Isis Sin Velo - [Tomo I]

Capítulo 103

EL MAGNETISMO ANIMAL

Su desdén por la rutina docente y el formulismo científico, el anhelo de identificarse con el espíritu de la naturaleza, que era para él la única fuente de salud, el único sostén y luz de la verdad, concitaron contra el alquimista y filósofo del fuego, las implacables iras de los pigmeos de la época. No debe maravillarnos de que le acusaran de charlatán y aun de beodo, si bien Hemmann le defiende denodadamente de esta última imputación, demostrando que fue calumnia de un tal Oporino, quien estuvo con él durante algún tiempo para sorpender sus secretos, y al no lograr su intento, se desataron las malas lenguas de sus despechados discípulos, coreadas por los boticarios. Fundó Paracelso la escuela del magnetismo animal, y descubrió las propiedades del imán. Sus contemporáneos menoscabaron su reputación tachándole de hechicero, en vista de las maravillosas curas que obtenía, como tres siglos después se vio también acusado el barón Du Potet, de brujería y demonolatría, por la Iglesia romana, y de charlatanería por los académicos de Europa.

Según dijeron los filósofos del fuego, no hay químico capaz de considerar el “fuego viviente” distintamente de sus colegas, y a este propósito dice Fludd: “Olvidaste lo que tus padres te enseñaron sobre ello, o mejor dicho, nunca lo supiste porque es demasiado elevado para ti” (2).

Quedaría incompleta esta obra si no relatáramos, siquiera brevemente, la historia del magnetismo animal desde que Paracelso asombró con sus experimentos a los sabios de la segunda mitad del siglo XVI. Sucintamente expondremos algo relativo a los trabajos de Antonio Mesmer, que importó de Alemania el magnetismo animal, y al desvío con que lo recibieron los académicos, después de haber rechazado consecutivamente cuantos descubrimientos se hicieron de Galileo acá, según consta en los documentos casi convertidos en polvo de la Academia de Ciencias de París, cuyos miembros cerraban las puertas de entrada a los sublimes misterios de los mundos físico y psíquico. A su alcance estaba el alkahest, el gran disolvente universal, y lo menospreciaron para confesar al cabo de un siglo que, “más allá de los límites de la observación no es infalible la química, y aunque nuestras hipótesis y teorías puedan contener un fondo de verdad, sufren frecuentes alteraciones, que las revolucionan por completo” (3).

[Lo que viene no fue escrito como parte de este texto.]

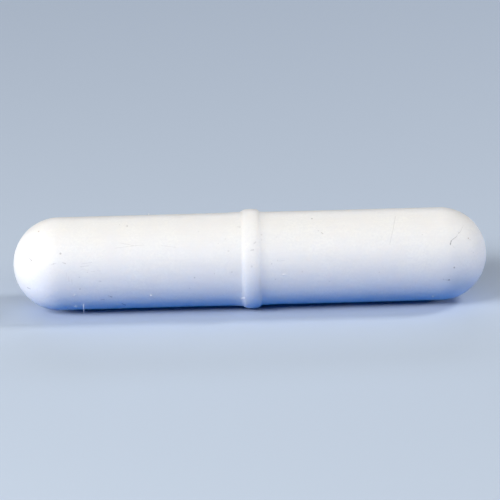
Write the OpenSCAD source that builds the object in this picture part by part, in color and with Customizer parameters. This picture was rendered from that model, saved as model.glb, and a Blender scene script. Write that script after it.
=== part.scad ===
// Magnetic stir bar: a bar magnet sealed in a seamless white fluoropolymer jacket,
// with full-round ends and a pivot ring moulded round the middle.
// The bar lies along X, centred on X = 0 and Y = 0. The lowest point of the ring is at Z = 0.

/* [Bar] */
// Overall length, tip to tip
bar_length = 40.7; // [30:0.1:60]
// Diameter of the barrel, which is also that of its full-round ends
barrel_d = 8; // [7:0.1:9]

/* [Pivot ring] */
// Height of the ring above the barrel
ring_rise = 0.3; // [0.25:0.05:0.5]
// Width of the ring across its rounded shoulders
ring_w = 1.7; // [1.4:0.1:3]
// Crown: how much the middle of the ring stands above its shoulders
ring_crown = 0.1; // [0.04:0.02:0.12]
// Radius of each shoulder
ring_edge_r = 0.3; // [0.2:0.05:0.35]
// Radius of the fillet between the ring and the barrel
ring_root_r = 0.45; // [0.3:0.05:0.8]

/* [Jacket wall] */
// Thickness of the wall round the magnet
side_wall = 1.45; // [1.2:0.05:2]
// Thickness from each end of the magnet's chamber to the tip
end_wall = 3; // [2.5:0.1:6]

/* [Magnet] */
// Gap between the magnet and its chamber, all round
magnet_clearance = 0.05; // [0.02:0.01:0.1]
// Chamfer on both ends of the magnet and of its chamber
magnet_chamfer = 0.4; // [0.2:0.1:0.8]

/* [Hidden] */
$fn = 128;

// Barrel
half_length = bar_length / 2;
barrel_r = barrel_d / 2;
dome_x = half_length - barrel_r;

// Chamber and magnet
chamber_r = barrel_r - side_wall;
chamber_half = half_length - end_wall;
magnet_r = chamber_r - magnet_clearance;
magnet_half = chamber_half - magnet_clearance;

// Ring section, as [radius, distance along the bar]. One wide arc makes the crown. It runs into a
// shoulder arc on each side, and each shoulder arc into a fillet arc that ends on the barrel.
ring_r = barrel_r + ring_rise;
shoulder_x = ring_w / 2 - ring_edge_r;
shoulder_r = ring_r - ring_edge_r - ring_crown;
crown_angle = 2 * atan(ring_crown / shoulder_x);
crown_r = ring_edge_r + shoulder_x / sin(crown_angle);
crown_half_w = crown_r * sin(crown_angle);
root_r = barrel_r + ring_root_r;
root_x = shoulder_x + sqrt(pow(ring_edge_r + ring_root_r, 2) - pow(root_r - shoulder_r, 2));

// How far the ring's section reaches into the barrel that it is moulded with
ring_depth = side_wall / 2;
ring_inner_r = barrel_r - ring_depth;

// The bar stands on its ring
axis_z = ring_r;

// A section drawn as [radius, distance along the bar] is turned about the bar's axis
module turned_along_bar() {
    translate([0, 0, axis_z])
        rotate([0, 90, 0])
            rotate_extrude()
                children();
}

// Section of the barrel with its two full-round ends
module barrel_section() {
    intersection() {
        union() {
            translate([0, -dome_x])
                square([barrel_r, 2 * dome_x]);
            for (side = [-1, 1])
                translate([0, side * dome_x])
                    circle(r = barrel_r);
        }
        translate([0, -half_length])
            square([barrel_r, bar_length]);
    }
}

// Section of the middle of the ring, under its crown arc
module crown_section() {
    intersection() {
        translate([ring_r - crown_r, 0])
            circle(r = crown_r);
        translate([ring_inner_r, -crown_half_w])
            square([ring_r - ring_inner_r, 2 * crown_half_w]);
    }
}

// Section of one shoulder of the ring and the concave fillet at its root
module shoulder_section() {
    translate([shoulder_r, shoulder_x])
        circle(r = ring_edge_r);
    difference() {
        polygon([
            [ring_inner_r, shoulder_x],
            [shoulder_r, shoulder_x],
            [root_r, root_x],
            [ring_inner_r, root_x]
        ]);
        translate([root_r, root_x])
            circle(r = ring_root_r);
    }
}

module ring_section() {
    crown_section();
    shoulder_section();
    mirror([0, 1])
        shoulder_section();
}

// Section of a straight rod with a chamfer at both ends
module rod_section(radius, half, chamfer) {
    polygon([
        [0, -half],
        [radius - chamfer, -half],
        [radius, -half + chamfer],
        [radius, half - chamfer],
        [radius - chamfer, half],
        [0, half]
    ]);
}

// One seamless moulding: barrel, ends and pivot ring, closed round the magnet's chamber
module ptfe_jacket() {
    color("white")
        turned_along_bar()
            difference() {
                union() {
                    barrel_section();
                    ring_section();
                }
                rod_section(chamber_r, chamber_half, magnet_chamfer);
            }
}

// Cast rod magnet, sealed in the jacket's chamber
module bar_magnet() {
    color("dimgray")
        turned_along_bar()
            rod_section(magnet_r, magnet_half, magnet_chamfer);
}

ptfe_jacket();
bar_magnet();
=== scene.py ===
import math

import bpy
from mathutils import Matrix, Vector, noise


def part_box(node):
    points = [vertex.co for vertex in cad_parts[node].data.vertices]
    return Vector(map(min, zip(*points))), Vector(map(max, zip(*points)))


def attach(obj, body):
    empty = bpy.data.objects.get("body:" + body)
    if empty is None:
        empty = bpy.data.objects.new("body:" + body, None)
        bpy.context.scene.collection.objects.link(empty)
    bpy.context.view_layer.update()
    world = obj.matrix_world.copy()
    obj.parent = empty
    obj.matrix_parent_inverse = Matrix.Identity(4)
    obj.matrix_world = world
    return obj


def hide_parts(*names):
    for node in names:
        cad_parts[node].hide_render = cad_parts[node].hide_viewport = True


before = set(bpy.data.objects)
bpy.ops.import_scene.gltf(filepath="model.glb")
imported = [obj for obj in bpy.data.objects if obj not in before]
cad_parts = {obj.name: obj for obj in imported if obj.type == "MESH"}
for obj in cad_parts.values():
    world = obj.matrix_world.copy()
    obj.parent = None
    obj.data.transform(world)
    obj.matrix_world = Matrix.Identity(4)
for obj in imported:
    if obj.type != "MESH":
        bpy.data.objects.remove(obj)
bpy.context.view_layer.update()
mm = 0.001  # all sizes below are in millimetres, Blender works in metres
print("frame loaded:", sorted(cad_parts))


# helpers shared by the pieces

def hexToLinear(hexColour):
    channels = [int(hexColour[i:i + 2], 16) / 255 for i in (1, 3, 5)]
    return [c / 12.92 if c <= 0.04045 else ((c + 0.055) / 1.055) ** 2.4 for c in channels] + [1.0]


def addNode(tree, kind, inputs=None, **settings):
    node = tree.nodes.new(kind)
    for name, value in settings.items():
        setattr(node, name, value)
    for name, value in (inputs or {}).items():
        if isinstance(value, bpy.types.NodeSocket):
            tree.links.new(value, node.inputs[name])
        else:
            node.inputs[name].default_value = value
    return node


def newMaterial(name):
    material = bpy.data.materials.new(name)
    material.use_nodes = True
    material.node_tree.nodes.clear()
    return material, material.node_tree


def finishMaterial(material, tree, shader):
    addNode(tree, "ShaderNodeOutputMaterial", {"Surface": shader.outputs[0]})
    return material


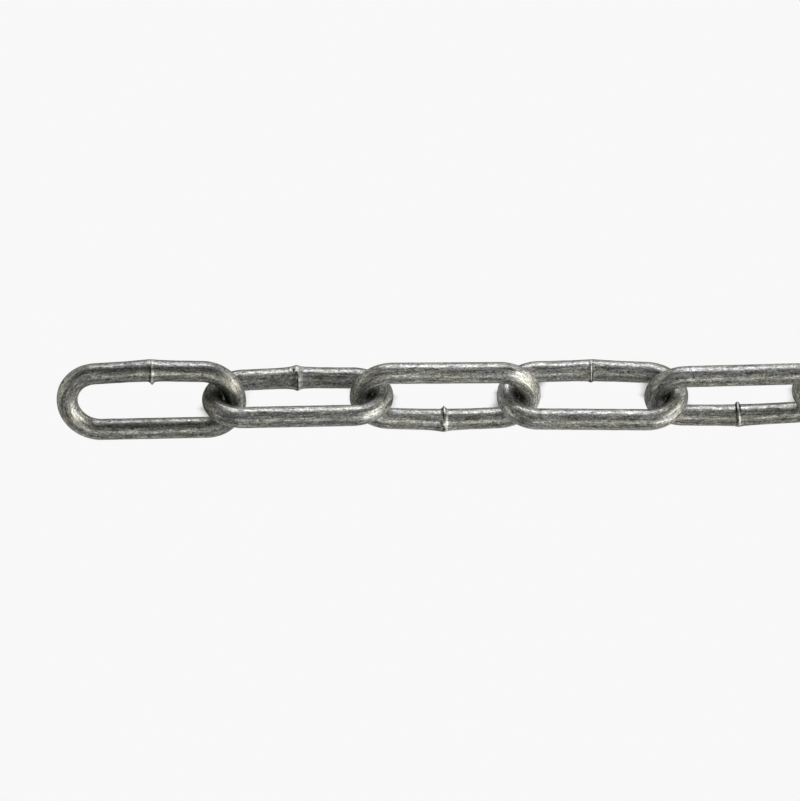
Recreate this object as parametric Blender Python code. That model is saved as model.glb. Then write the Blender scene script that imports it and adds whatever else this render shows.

No es lícito afirmar sin pruebas que el magnetismo animal y el hipnotismo sean puras alucinaciones. Pero ¿en dónde están las pruebas que den el único valor posible a la afirmación? Miles de ocasiones desaprovechadas tuvieron los académicos para cerciorarse de la verdad, y en vano magnetizadores e hipnotizadores invocan el testimonio de los sordos, lisiados, enfermos y moribundos a quienes devolvieron la salud sin otra medicina que sencillísimas manipulaciones y la apostólica imposición de manos. Cuando el hecho es innegable por lo evidente, lo achacan a mera coincidencia, sino dicen nuestros numerosos Tomases que todo son visiones, charlatanería y exageración. El célebre saludador norteamericano Newton ha efectuado más curas instantáneas que enfermos tendrán en toda su vida los más famosos médicos neoyorkinos, y el mismo éxito ha tenido en Francia el zuavo Jacobo. ¿Será posible entonces tachar de alucinaciones o de confabulación de charlatanes y lunáticos los testimonios acopiados durante los últimos cuarenta años? Quien tal hiciera se confesaría mentecato.